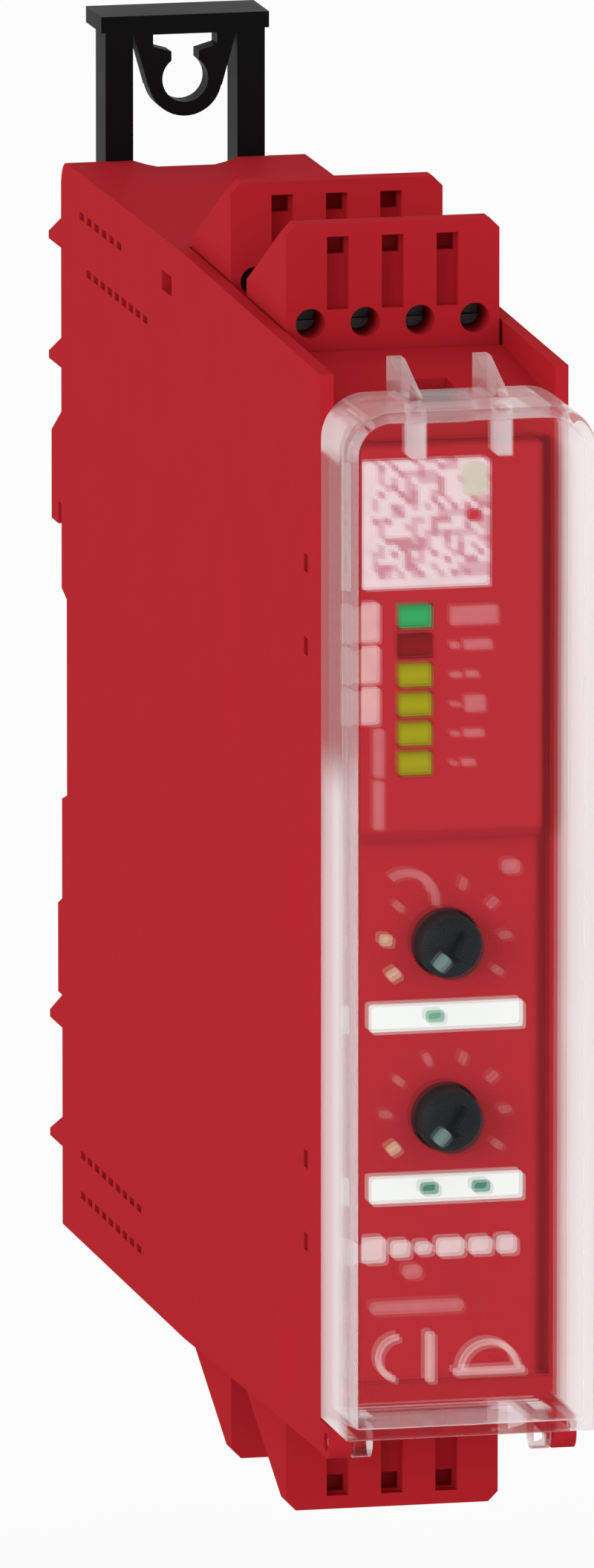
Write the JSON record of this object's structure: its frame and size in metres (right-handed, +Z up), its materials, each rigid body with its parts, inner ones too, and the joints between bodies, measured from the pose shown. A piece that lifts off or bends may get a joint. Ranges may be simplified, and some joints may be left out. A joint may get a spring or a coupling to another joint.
{
  "type": "safety relay",
  "caption": "Narrow red rail-mounted relay module with plug-in terminal blocks at both ends, selector dials under a clear hinged cover, and a sprung rail latch.",
  "frame": {"origin": "on the plane that seats on the rail, at mid width, level with the rail's centre line", "axes": "+X across the width to the right seen from the front, +Y out of the back towards the rail, +Z up; the front faces -Y"},
  "size_m": [0.0226, 0.1254, 0.1219],
  "materials": {
    "red_plastic": "fine moulded texture",
    "panel_red": "satin",
    "clear_plastic": "clear polycarbonate",
    "black_plastic": "satin",
    "knob_grey": "satin",
    "component_black": "matt",
    "board_green": "solder resist",
    "relay_grey": "matt",
    "can_aluminium": "bare",
    "core_iron": "ferrite",
    "connector_black": "matt",
    "contact_tin": "tinned",
    "plated_steel": "zinc plated",
    "spring_steel": "bare",
    "lamp_chip": "clear",
    "lamp_green": "lit",
    "lamp_red": "unlit",
    "lamp_yellow": "lit"
  },
  "bodies": {
    "housing": {"board_link": "connector_black", "bottom_front_header": "connector_black", "bottom_front_pins": "contact_tin", "bottom_rear_header": "connector_black", "bottom_rear_pins": "contact_tin", "bottom_terminal_board": "board_green", "capacitors": "can_aluminium", "controllers": "component_black", "front_board": "board_green", "front_panel": "panel_red", "green_lamp_window": "lamp_green", "housing_shell": "red_plastic", "latch_spring": "spring_steel", "lower_selector_switch": "component_black", "main_board": "board_green", "red_lamp_window": "lamp_red", "safety_relay_a": "relay_grey", "safety_relay_b": "relay_grey", "side_cover": "red_plastic", "status_lamps": "lamp_chip", "top_front_header": "connector_black", "top_front_pins": "contact_tin", "top_rear_header": "connector_black", "top_rear_pins": "contact_tin", "top_terminal_board": "board_green", "transformer": "core_iron", "upper_selector_switch": "component_black", "yellow_lamp_windows": "lamp_yellow"},
    "cover": {"clear_cover": "clear_plastic"},
    "upper_slide": {"mounting_slide": "black_plastic"},
    "lower_latch": {"rail_latch": "black_plastic"},
    "upper_knob": {"upper_selector_knob": "knob_grey"},
    "lower_knob": {"lower_selector_knob": "knob_grey"},
    "top_rear_block": {"top_rear_plug": "red_plastic", "top_rear_clamps": "plated_steel", "top_rear_screws": "plated_steel", "top_rear_contacts": "contact_tin"},
    "top_front_block": {"top_front_plug": "red_plastic", "top_front_clamps": "plated_steel", "top_front_screws": "plated_steel", "top_front_contacts": "contact_tin"},
    "bottom_rear_block": {"bottom_rear_plug": "red_plastic", "bottom_rear_clamps": "plated_steel", "bottom_rear_screws": "plated_steel", "bottom_rear_contacts": "contact_tin"},
    "bottom_front_block": {"bottom_front_plug": "red_plastic", "bottom_front_clamps": "plated_steel", "bottom_front_screws": "plated_steel", "bottom_front_contacts": "contact_tin"}
  },
  "joints": [
    {"name": "cover_hinge", "type": "hinge", "parent": "housing", "child": "cover", "pos_m": [0, -0.1104, -0.0472], "axis": [1, 0, 0], "range_deg": [0, 105]},
    {"name": "slide_travel", "type": "slide", "parent": "housing", "child": "upper_slide", "axis": [0, 0, 1], "range_m": [-0.0114, 0]},
    {"name": "latch_pull", "type": "slide", "parent": "housing", "child": "lower_latch", "axis": [0, 0, -1], "range_m": [0, 0.004], "stiffness_N_per_m": 800, "springref_m": -0.003, "deforming": ["latch_spring"]},
    {"name": "upper_dial", "type": "hinge", "parent": "housing", "child": "upper_knob", "pos_m": [0, -0.105, -0.0028], "axis": [0, 1, 0], "range_deg": [0, 300]},
    {"name": "lower_dial", "type": "hinge", "parent": "housing", "child": "lower_knob", "pos_m": [0, -0.105, -0.01855], "axis": [0, 1, 0], "range_deg": [0, 300]},
    {"name": "top_rear_unplug", "type": "slide", "parent": "housing", "child": "top_rear_block", "axis": [0, 0, 1], "range_m": [0, 0.014]},
    {"name": "top_front_unplug", "type": "slide", "parent": "housing", "child": "top_front_block", "axis": [0, 0, 1], "range_m": [0, 0.014]},
    {"name": "bottom_rear_unplug", "type": "slide", "parent": "housing", "child": "bottom_rear_block", "axis": [0, 0, -1], "range_m": [0, 0.014]},
    {"name": "bottom_front_unplug", "type": "slide", "parent": "housing", "child": "bottom_front_block", "axis": [0, 0, -1], "range_m": [0, 0.014]}
  ]
}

[What you are asked to do]
Repeat the data above, word for word.

[Answer below]
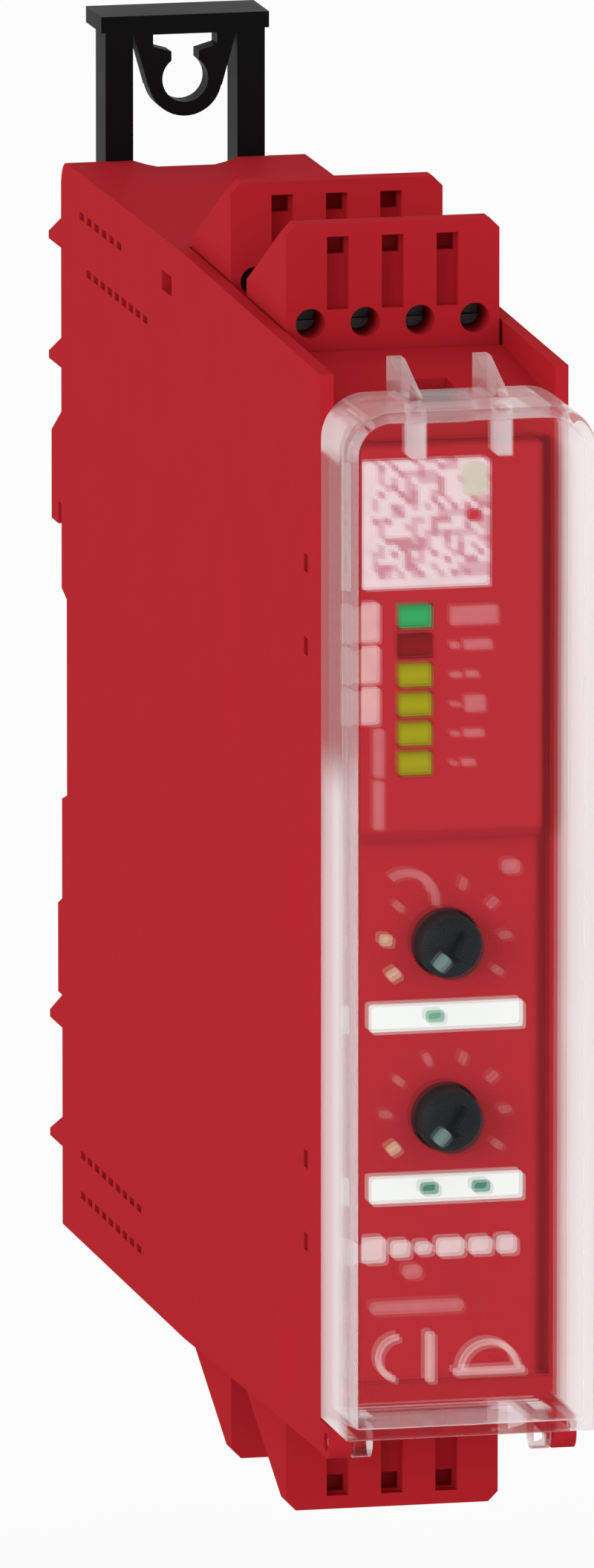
Write the JSON record of this object's structure: its frame and size in metres (right-handed, +Z up), its materials, each rigid body with its parts, inner ones too, and the joints between bodies, measured from the pose shown. A piece that lifts off or bends may get a joint. Ranges may be simplified, and some joints may be left out. A joint may get a spring or a coupling to another joint.
{
  "type": "safety relay",
  "caption": "Narrow red rail-mounted relay module with plug-in terminal blocks at both ends, selector dials under a clear hinged cover, and a sprung rail latch.",
  "frame": {"origin": "on the plane that seats on the rail, at mid width, level with the rail's centre line", "axes": "+X across the width to the right seen from the front, +Y out of the back towards the rail, +Z up; the front faces -Y"},
  "size_m": [0.0226, 0.1254, 0.1219],
  "materials": {
    "red_plastic": "fine moulded texture",
    "panel_red": "satin",
    "clear_plastic": "clear polycarbonate",
    "black_plastic": "satin",
    "knob_grey": "satin",
    "component_black": "matt",
    "board_green": "solder resist",
    "relay_grey": "matt",
    "can_aluminium": "bare",
    "core_iron": "ferrite",
    "connector_black": "matt",
    "contact_tin": "tinned",
    "plated_steel": "zinc plated",
    "spring_steel": "bare",
    "lamp_chip": "clear",
    "lamp_green": "lit",
    "lamp_red": "unlit",
    "lamp_yellow": "lit"
  },
  "bodies": {
    "housing": {"board_link": "connector_black", "bottom_front_header": "connector_black", "bottom_front_pins": "contact_tin", "bottom_rear_header": "connector_black", "bottom_rear_pins": "contact_tin", "bottom_terminal_board": "board_green", "capacitors": "can_aluminium", "controllers": "component_black", "front_board": "board_green", "front_panel": "panel_red", "green_lamp_window": "lamp_green", "housing_shell": "red_plastic", "latch_spring": "spring_steel", "lower_selector_switch": "component_black", "main_board": "board_green", "red_lamp_window": "lamp_red", "safety_relay_a": "relay_grey", "safety_relay_b": "relay_grey", "side_cover": "red_plastic", "status_lamps": "lamp_chip", "top_front_header": "connector_black", "top_front_pins": "contact_tin", "top_rear_header": "connector_black", "top_rear_pins": "contact_tin", "top_terminal_board": "board_green", "transformer": "core_iron", "upper_selector_switch": "component_black", "yellow_lamp_windows": "lamp_yellow"},
    "cover": {"clear_cover": "clear_plastic"},
    "upper_slide": {"mounting_slide": "black_plastic"},
    "lower_latch": {"rail_latch": "black_plastic"},
    "upper_knob": {"upper_selector_knob": "knob_grey"},
    "lower_knob": {"lower_selector_knob": "knob_grey"},
    "top_rear_block": {"top_rear_plug": "red_plastic", "top_rear_clamps": "plated_steel", "top_rear_screws": "plated_steel", "top_rear_contacts": "contact_tin"},
    "top_front_block": {"top_front_plug": "red_plastic", "top_front_clamps": "plated_steel", "top_front_screws": "plated_steel", "top_front_contacts": "contact_tin"},
    "bottom_rear_block": {"bottom_rear_plug": "red_plastic", "bottom_rear_clamps": "plated_steel", "bottom_rear_screws": "plated_steel", "bottom_rear_contacts": "contact_tin"},
    "bottom_front_block": {"bottom_front_plug": "red_plastic", "bottom_front_clamps": "plated_steel", "bottom_front_screws": "plated_steel", "bottom_front_contacts": "contact_tin"}
  },
  "joints": [
    {"name": "cover_hinge", "type": "hinge", "parent": "housing", "child": "cover", "pos_m": [0, -0.1104, -0.0472], "axis": [1, 0, 0], "range_deg": [0, 105]},
    {"name": "slide_travel", "type": "slide", "parent": "housing", "child": "upper_slide", "axis": [0, 0, 1], "range_m": [-0.0114, 0]},
    {"name": "latch_pull", "type": "slide", "parent": "housing", "child": "lower_latch", "axis": [0, 0, -1], "range_m": [0, 0.004], "stiffness_N_per_m": 800, "springref_m": -0.003, "deforming": ["latch_spring"]},
    {"name": "upper_dial", "type": "hinge", "parent": "housing", "child": "upper_knob", "pos_m": [0, -0.105, -0.0028], "axis": [0, 1, 0], "range_deg": [0, 300]},
    {"name": "lower_dial", "type": "hinge", "parent": "housing", "child": "lower_knob", "pos_m": [0, -0.105, -0.01855], "axis": [0, 1, 0], "range_deg": [0, 300]},
    {"name": "top_rear_unplug", "type": "slide", "parent": "housing", "child": "top_rear_block", "axis": [0, 0, 1], "range_m": [0, 0.014]},
    {"name": "top_front_unplug", "type": "slide", "parent": "housing", "child": "top_front_block", "axis": [0, 0, 1], "range_m": [0, 0.014]},
    {"name": "bottom_rear_unplug", "type": "slide", "parent": "housing", "child": "bottom_rear_block", "axis": [0, 0, -1], "range_m": [0, 0.014]},
    {"name": "bottom_front_unplug", "type": "slide", "parent": "housing", "child": "bottom_front_block", "axis": [0, 0, -1], "range_m": [0, 0.014]}
  ]
}